>>>>

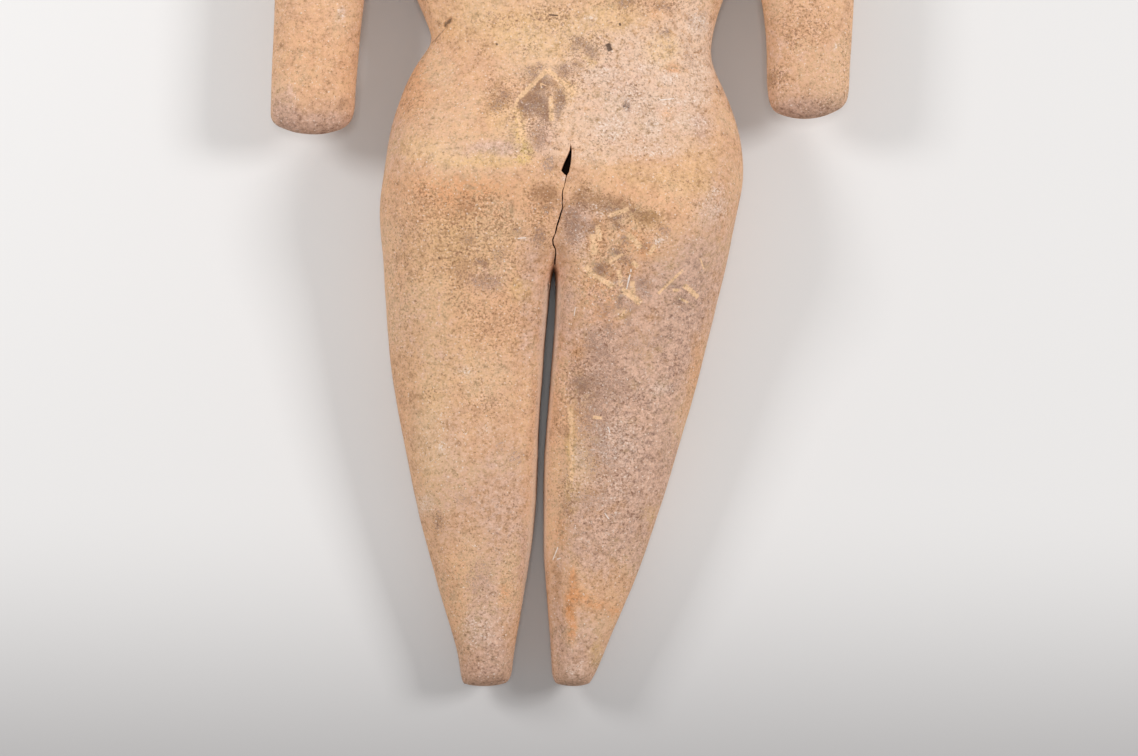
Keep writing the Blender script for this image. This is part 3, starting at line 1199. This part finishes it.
@dataclass
class Studio:
    """The pale floor, the lights and the camera."""

    view: Viewpoint
    floor_size: float = 3.0
    near_floor: tuple = (0.45, 0.44, 0.44, 1)  # below the figure's feet
    far_floor: tuple = (0.8, 0.79, 0.785, 1)
    target: tuple = (0.0, -0.05, 0.02)  # what the lamps look at
    room_tint: tuple = (1.0, 0.985, 0.975, 1)
    ambient: float = 0.375

    def build(self) -> None:
        """Set up everything around the figure."""
        self.lay_floor()
        for lamp in LAMPS:
            self.hang(lamp)
        self.surround()
        self.aim_camera()
        scene = bpy.context.scene
        scene.view_settings.view_transform = "Standard"
        scene.view_settings.look = "None"

    def lay_floor(self) -> None:
        """Lay a plain pale floor, a little darker towards the figure's feet."""
        deselect_all()
        bpy.ops.mesh.primitive_plane_add(size=self.floor_size, location=(0, 0, 0))
        floor = bpy.context.object
        floor.name = "floor"
        material = bpy.data.materials.new("pale_paper")
        material.use_nodes = True
        material.node_tree.nodes.clear()
        w = Wiring(material.node_tree)
        place = w.add("ShaderNodeTexCoord").outputs["Object"]
        along = w.add("ShaderNodeSeparateXYZ", {0: place}).outputs["Y"]
        base = w.mix(w.rise(along, -0.3, -0.15), self.near_floor, self.far_floor)
        shader = w.add("ShaderNodeBsdfPrincipled", {
            "Base Color": base, "Roughness": 0.85, "Specular IOR Level": 0.1,
        })
        w.add("ShaderNodeOutputMaterial", {"Surface": shader.outputs[0]})
        floor.data.materials.append(material)

    def hang(self, lamp: Lamp) -> None:
        """Hang a lamp that looks at the figure.

        Args:
            lamp: The lamp.
        """
        direction = Vector(lamp.towards).normalized()
        data = bpy.data.lights.new(lamp.name, "AREA")
        data.shape = "SQUARE"
        data.size = lamp.size
        data.energy = lamp.power
        hung = bpy.data.objects.new(lamp.name, data)
        hung.location = Vector(self.target) + direction * lamp.distance
        hung.rotation_euler = direction.to_track_quat("Z", "Y").to_euler()
        bpy.context.scene.collection.objects.link(hung)

    def surround(self) -> None:
        """Fill the room with an even, soft light."""
        world = bpy.data.worlds.new("soft_room")
        world.use_nodes = True
        background = world.node_tree.nodes["Background"]
        background.inputs["Color"].default_value = self.room_tint
        background.inputs["Strength"].default_value = self.ambient
        bpy.context.scene.world = world

    def aim_camera(self) -> None:
        """Look straight down at the back, with the head towards the picture's top."""
        data = bpy.data.cameras.new("camera")
        data.lens = self.view.lens
        data.sensor_width = self.view.sensor
        data.sensor_fit = "HORIZONTAL"
        data.clip_start = 0.01
        camera = bpy.data.objects.new("camera", data)
        camera.matrix_world = Matrix.Translation(self.view.eye)
        bpy.context.scene.collection.objects.link(camera)
        bpy.context.scene.camera = camera


def main() -> None:
    """Build the figure and its studio."""
    logging.basicConfig(level=logging.INFO, format="%(name)s: %(message)s")
    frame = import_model()
    view = Viewpoint()

    body = ClayBody(frame["nodes"]["figure"], view).build()
    body.data.materials.clear()
    body.data.materials.append(Terracotta().make())
    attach(body, "root")
    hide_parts("figure")
    LOG.info("clay body: %d faces", len(body.data.polygons))

    Studio(view).build()
    LOG.info("studio: floor, three lights and camera")


if __name__ == "__main__":
    main()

<<<<

PROBLEM
The word "body" may appear on some lines. Report how many lines hold it, giving the number alone.

OUTPUT BELOW
5